* Start *

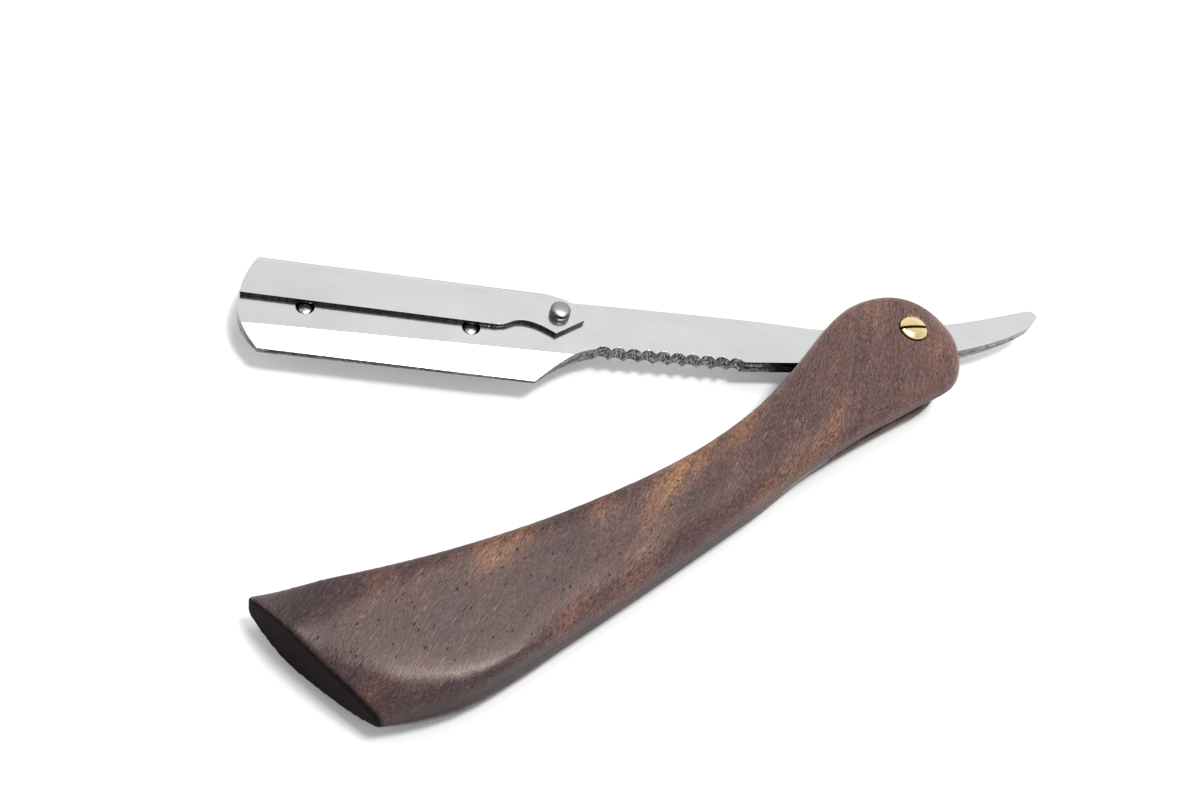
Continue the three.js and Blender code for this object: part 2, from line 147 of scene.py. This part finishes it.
# The heartwood's figure: patches of orange-brown (strength above 0) and of purple-black (below 0). Each
# gives its place along and across the handle from the pivot, half its length along the fibres and half its
# width, all in millimetres, then its strength.
FIGURE = [
    (-95, 0.5, 7, 3, 1.0), (-88, 0, 6, 2, 0.6), (-76, -2, 5, 2.5, 1.0), (-62, -3, 9, 2.5, 1.0),
    (-54, -2, 7, 2.5, 0.8), (-42, -0.5, 8, 2.5, 1.0), (-113, 4, 7, 4, 0.5), (-104, 2, 7, 3, 0.5),
    (-39, -10, 6, 2.5, 0.6), (-49, -13, 6, 2.5, 0.5), (-28, -8, 8, 2, 0.5), (-73, -12, 12, 3, 0.45),
    (-90, -14, 8, 2.5, 0.5), (-121, -9, 6, 3, 0.5), (-112, -14.5, 9, 4, -0.9), (-3, 7, 8, 3, 0.4),
    (1, -5, 6, 4, 0.3), (-88, -6, 13, 4, -0.9), (-41, -5, 8, 3, -1.0), (-122, 4, 8, 5, -0.7),
    (-62, -9, 10, 3, -0.5), (-107, -3, 12, 5, -0.7), (-18, -10, 8, 3, -0.4),
]
FIBRE_TURN = radians(25)
BUTT_DEPTH = 12 * MM
figure = handle.data.attributes.new("figure", "FLOAT", "POINT")
end_grain_and_shade = handle.data.attributes.new("end_grain_and_shade", "FLOAT", "POINT")
butt_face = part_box("handle")[0].x + BUTT_DEPTH
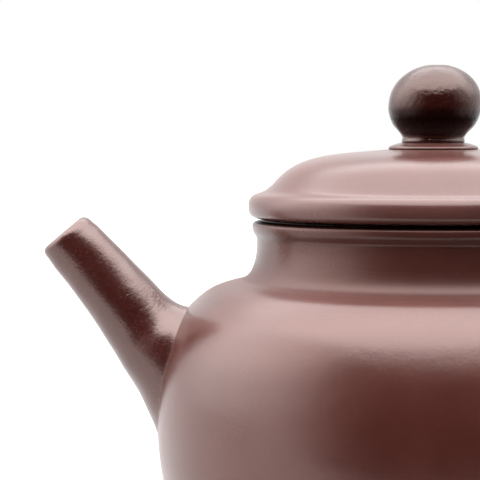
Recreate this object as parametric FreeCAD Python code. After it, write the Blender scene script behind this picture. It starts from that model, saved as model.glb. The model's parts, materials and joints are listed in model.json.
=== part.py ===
"""Small unglazed clay teapot: round-shouldered body on a low foot ring, short
neck with a rolled mouth bead, straight tapered spout, ear-shaped loop handle,
and a lift-off lid with an ogee dome, a locating flange and a ball knob.

Frame: millimetres, +Z up, origin at the centre of the foot ring's resting face.
The spout points towards -X and the handle towards +X.
Every clay piece that the potter lutes to the next is its own solid.
"""
import FreeCAD, Part
import math
import os

V = FreeCAD.Vector

# ---------------------------------------------------------------- dimensions
WALL = 2.8            # body wall thickness
FOOT_H = 3.0          # foot ring height
DISC_TOP = 5.8        # top face of the base disc
SHOULDER_Z = 54.8     # top edge of the beaten body wall
FOLD_Z = 57.3         # top face of the shoulder disc, foot of the neck
GROOVE_Z = 64.45      # groove between neck and mouth bead
MOUTH_Z = 67.35       # mouth plane
MOUTH_R = 26.9        # inner radius of the mouth
NECK_R = 29.65        # outer radius of the neck
LID_Z = 67.38         # underside of the lid's rim
LID_R = 31.13         # largest lid radius
RIM_Z = 71.0          # joint between the lid's rim ring and its dome
LID_TOP = 79.0        # flat at the crown of the dome, under the knob's base
FLANGE_R = 26.6       # outer radius of the locating flange
FLANGE_IN = 24.2      # inner radius of the flange and of the rim ring
FLANGE_Z = 59.0       # lower edge of the flange
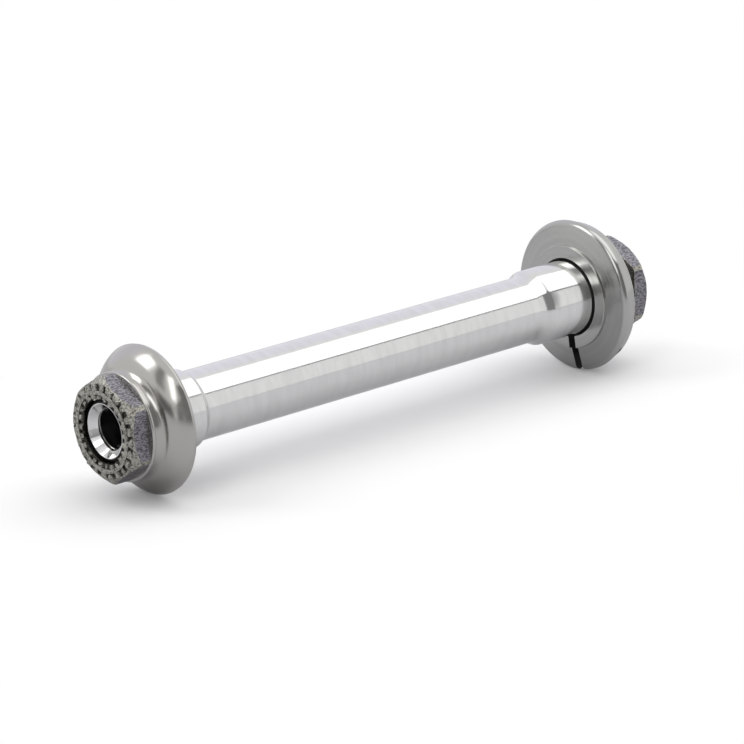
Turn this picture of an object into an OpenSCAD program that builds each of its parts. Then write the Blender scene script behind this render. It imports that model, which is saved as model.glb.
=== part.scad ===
// Rear hub axle with two serrated locknuts, a bell-shaped end cap and a split adjusting collar.
// The axle lies along X with its middle at the origin. The capped end is at -X, the collar end at +X.
// Stations are distances along the axle from the outer face of the locknut at -X, all in millimetres.

/* [Axle] */
// Distance over the outer faces of the two locknuts
over_locknut = 130; // [110:1:150]
// Diameter of the two bearing journals
journal_d = 15; // [14.6:0.1:15.6]
// Diameter of the middle tube between the journals
tube_d = 13.2; // [12.4:0.1:14]
// Length of journal that shows inboard of the cap, as wide as one bearing
cap_journal = 7; // [5:0.5:12]
// Length of the cone from that journal down to the tube
journal_cone = 1.3; // [0.6:0.1:4]
// Length of journal that shows inboard of the collar, bearing width and adjustment
collar_journal = 10.3; // [8:0.1:16]
// Radius of the concave fillet from the tube up to that journal
tube_fillet = 5.5; // [2:0.5:10]

/* [Axle threads] */
// Diameter of the stubs that carry the locknuts, at the middle of their thread
stub_d = 11.4; // [10.8:0.1:12]
// Diameter of the thread that carries the collar, at the middle of its thread
collar_thread_d = 14.2; // [13.4:0.1:14.4]
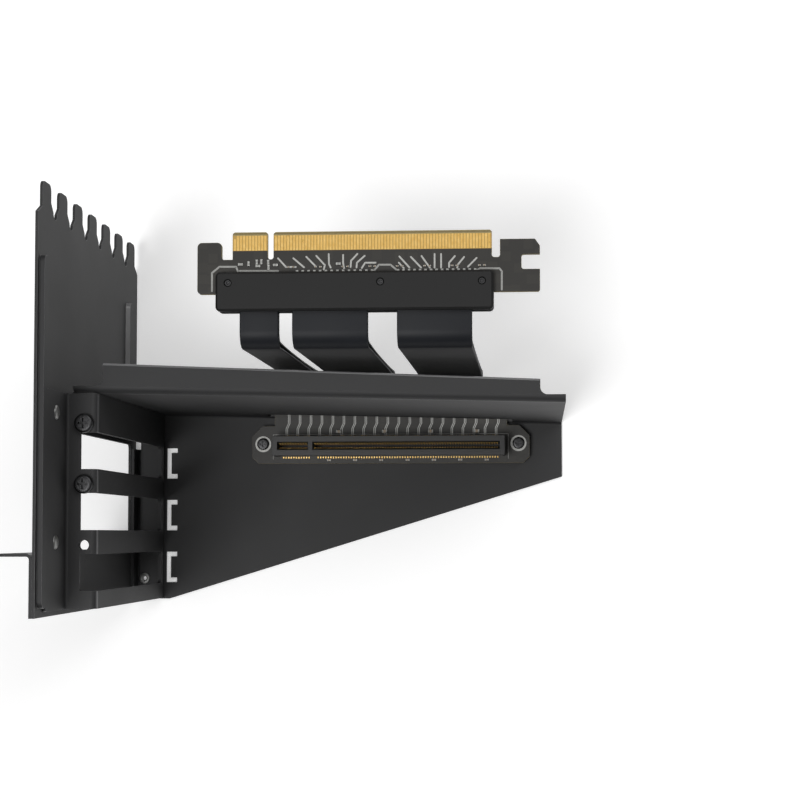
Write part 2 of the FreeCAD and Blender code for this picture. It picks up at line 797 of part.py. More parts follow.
def edge_board():
    """Board with the card edge: two tongues with the key gap, a plain ear and a hooked ear."""
    hook_start = edge_end + hook_gap
    hook_end = hook_start + hook_reach
    notch_x = hook_end - hook_notch_depth
    notch_high_y = hook_notch_low_y + hook_notch_width
    nick = tongue_nick
    outline = [
        (left_ear_start, edge_board_low_y),
        (hook_end, edge_board_low_y),
        (hook_end, hook_notch_low_y),
        (notch_x, hook_notch_low_y),
        (notch_x, notch_high_y),
        (hook_end, notch_high_y),
        (hook_end, hook_top_y - hook_slant),
        (hook_end - hook_slant_width, hook_top_y),
        (hook_start, hook_top_y),
        (hook_start, neck_y),
        (edge_end, neck_y),
        (edge_end, tongue_tip_y - nick),
        (edge_end - nick, tongue_tip_y),
        (long_start + nick, tongue_tip_y),
        (long_start, tongue_tip_y - nick),
        (long_start, neck_y),
        (key_x, neck_y),
        (key_x, tongue_tip_y - nick),
        (key_x - nick, tongue_tip_y),
        (edge_start + nick, tongue_tip_y),
        (edge_start, tongue_tip_y - nick),
        (edge_start, neck_y),
        (left_ear_end, neck_y),
        (left_ear_end, left_ear_top_y),
        (left_ear_start, left_ear_top_y),
    ]
    board = prism(outline, xy, edge_board_low, edge_board_top)
    ear = [(left_ear_start, edge_board_low_y), (left_ear_start, left_ear_top_y)]
    ear.append((left_ear_end, left_ear_top_y))
    board = fillet_where(board, ear_corner, stands_at(ear))
    small = [(hook_end, edge_board_low_y), (notch_x, hook_notch_low_y), (notch_x, notch_high_y)]
    board = fillet_where(board, notch_corner, stands_at(small))
    roots = [(x, neck_y) for x in (left_ear_end, key_x, long_start, edge_end, hook_start)]
    board = fillet_where(board, root_corner, stands_at(roots))
    for face, hand in ((edge_board_top, -1), (edge_board_low, 1)):
        bevel = [
            (tongue_tip_y + 0.1, face + hand * tongue_bevel),
            (tongue_tip_y + 0.1, face - hand * 0.1),
            (tongue_tip_y - tongue_bevel_length, face - hand * 0.1),
            (tongue_tip_y - tongue_bevel_length, face),
            (tongue_tip_y, face + hand * tongue_bevel),
        ]
        board = board.cut(prism(bevel, yz, edge_start - 1, edge_end + 1))
    return one(board)


def stands_at(places):
    """Rule that picks the upright edges at the given corners of an outline."""
    def chosen(edge):
        at = edge.Vertexes[0].Point
        return runs_along(edge, "z") and any(math.hypot(at.x - x, at.y - y) < 0.01 for x, y in places)
    return chosen


def edge_contacts(top):
    """Gold-plated contacts on one face of the card edge. One is shorter, as on every card."""
    low = edge_board_top if top else edge_board_low - contact_thickness
    high_y = tongue_tip_y - tongue_bevel_length - contact_tip_gap
    low_y = high_y - contact_length
    xs = contact_xs()
    short_one = 0 if top else len(xs) - 2
    pieces = []
    for i, x in enumerate(xs):
        end_y = high_y - (short_contact_step if i == short_one else 0)
        span = (x - contact_width / 2, x + contact_width / 2)
        pieces.append(box(span, (low_y, end_y), (low, low + contact_thickness)))
    return Part.makeCompound(pieces)


def edge_capacitors():
    """Small coupling capacitors on the edge board, behind the contacts, in pairs."""
    length, width, height = small_chip
    pitch = long_tongue / chip_pairs
    span_y = (chip_row_y, chip_row_y + width)
    pieces = []
    for i in range(chip_pairs):
        for step in (0, chip_pair_step):
            x = long_start + pitch * (i + 0.5) + step
            pieces.append(box((x, x + length), span_y, (edge_board_top, edge_board_top + height)))
    return Part.makeCompound(pieces)


makers = {
    "rear_plate": rear_plate,
    "case_flange": case_flange,
    "io_bracket": io_bracket,
    "tray": tray,
    "frame_rivets": frame_rivets,
    "gpu_screws": gpu_screws,
    "socket_board": socket_board,
    "socket_housing": socket_housing,
    "board_spacers": board_spacers,
    "board_screws": board_screws,
    "board_capacitors": board_capacitors,
    "ribbon_clamp_upper": lambda: ribbon_clamp(True),
    "ribbon_clamp_lower": lambda: ribbon_clamp(False),
    "connector_cover_upper": lambda: connector_cover(True),
    "connector_cover_lower": lambda: connector_cover(False),
    "edge_board": edge_board,
    "edge_contacts_upper": lambda: edge_contacts(True),
    "edge_contacts_lower": lambda: edge_contacts(False),
    "edge_capacitors": edge_capacitors,
}
for ribbon_name in ribbon_widths:
    makers[f"ribbon_{ribbon_name}_front"] = lambda name=ribbon_name: ribbon(name, False)
    makers[f"ribbon_{ribbon_name}_back"] = lambda name=ribbon_name: ribbon(name, True)

os.makedirs("parts", exist_ok=True)
for node, make in makers.items():
    make().exportStep(f"parts/{node}.step")
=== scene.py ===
"""Looks of the vertical graphics card mount: each piece's finish and fine detail in turn.

Sizes are in metres. Those that a line divides by 1000, and all profiles, are in millimetres.
"""

import math

import bmesh
import bpy
from mathutils import Matrix, Vector


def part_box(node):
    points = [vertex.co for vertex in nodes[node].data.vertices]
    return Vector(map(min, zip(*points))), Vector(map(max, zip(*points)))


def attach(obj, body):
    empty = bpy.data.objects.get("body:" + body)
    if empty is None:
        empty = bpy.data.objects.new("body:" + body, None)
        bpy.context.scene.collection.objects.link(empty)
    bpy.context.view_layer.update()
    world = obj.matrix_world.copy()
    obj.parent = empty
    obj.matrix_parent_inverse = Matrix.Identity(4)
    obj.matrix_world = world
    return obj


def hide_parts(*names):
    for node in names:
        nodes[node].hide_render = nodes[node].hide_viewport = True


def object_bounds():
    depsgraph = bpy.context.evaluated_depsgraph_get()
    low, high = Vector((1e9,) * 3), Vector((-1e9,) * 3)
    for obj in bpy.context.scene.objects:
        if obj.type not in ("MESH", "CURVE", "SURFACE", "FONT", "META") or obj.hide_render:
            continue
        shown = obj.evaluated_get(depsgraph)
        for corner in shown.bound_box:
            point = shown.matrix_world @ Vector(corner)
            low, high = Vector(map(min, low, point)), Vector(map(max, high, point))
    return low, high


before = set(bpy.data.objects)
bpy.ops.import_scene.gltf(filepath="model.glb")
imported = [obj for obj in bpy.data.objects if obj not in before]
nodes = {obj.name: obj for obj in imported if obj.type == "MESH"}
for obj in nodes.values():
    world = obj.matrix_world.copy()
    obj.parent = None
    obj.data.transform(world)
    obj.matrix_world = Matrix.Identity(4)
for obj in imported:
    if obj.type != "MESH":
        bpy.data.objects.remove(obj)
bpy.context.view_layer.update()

# The floor under the mount is pale matt card, which fades to white under soft studio lamps.
# The photograph looks straight down from 0.7 m, so the plate and the tray's wall fan out.
FLOOR_GLOW = 0.29
FLOOR_HALF = 12.0
FLOOR_MIDDLE = (0.1, 0.05)
FLOOR_GAP = 0.0002
AIR_GLOW = 0.17
SENSOR_WIDTH = 36.0
FOCAL_LENGTH_IN_PIXELS = 1801.2
PICTURE_WIDTH_IN_PIXELS = 800

scene = bpy.context.scene
scene.view_settings.view_transform = "Standard"


def colour(code):
    """An sRGB hex colour as the linear values that Blender's sockets take."""
    parts = [int(code[i : i + 2], 16) / 255 for i in (1, 3, 5)]
    return [p / 12.92 if p <= 0.04045 else ((p + 0.055) / 1.055) ** 2.4 for p in parts] + [1.0]


def add_node(tree, kind, inputs=None, into=None, **settings):
    """Adds a node with values, other nodes' outputs and settings, and links it into a socket."""
    node = tree.nodes.new(kind)
    for name, value in settings.items():
        setattr(node, name, value)
    for name, value in (inputs or {}).items():
        if isinstance(value, bpy.types.NodeSocket):
            tree.links.new(value, node.inputs[name])
        else:
            node.inputs[name].default_value = value
    if into is not None:
        tree.links.new(node.outputs[0], into)
    return node


card = bpy.data.materials.new("pale_matt_card")
card.use_nodes = True
tree = card.node_tree
fibre = tree.nodes["Principled BSDF"]
fibre.inputs["Base Color"].default_value = colour("#f4f4f4")
fibre.inputs["Roughness"].default_value = 0.9
surface = tree.nodes["Material Output"].inputs["Surface"]
rays = add_node(tree, "ShaderNodeLightPath").outputs
seen = rays["Is Camera Ray"]
for other in ("Is Glossy Ray", "Is Transmission Ray"):
    seen = {0: seen, 1: rays[other]}
    seen = add_node(tree, "ShaderNodeMath", seen, operation="MAXIMUM").outputs[0]
share = add_node(tree, "ShaderNodeMath", {0: seen, 1: FLOOR_GLOW}, operation="MULTIPLY")
glow = {"Color": colour("#ffffff"), "Strength": share.outputs[0]}
glow = add_node(tree, "ShaderNodeEmission", glow)
add_node(tree, "ShaderNodeAddShader", {0: fibre.outputs[0], 1: glow.outputs[0]}, into=surface)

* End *

Work instructions |
Your task is to quote exactly the lines beginning with the one that contains "Recreate this object" and ending with the one that contains "V = FreeCAD.Vector", with nothing left out or added.

Final answer |
Recreate this object as parametric FreeCAD Python code. After it, write the Blender scene script behind this picture. It starts from that model, saved as model.glb. The model's parts, materials and joints are listed in model.json.
=== part.py ===
"""Small unglazed clay teapot: round-shouldered body on a low foot ring, short
neck with a rolled mouth bead, straight tapered spout, ear-shaped loop handle,
and a lift-off lid with an ogee dome, a locating flange and a ball knob.

Frame: millimetres, +Z up, origin at the centre of the foot ring's resting face.
The spout points towards -X and the handle towards +X.
Every clay piece that the potter lutes to the next is its own solid.
"""
import FreeCAD, Part
import math
import os

V = FreeCAD.Vector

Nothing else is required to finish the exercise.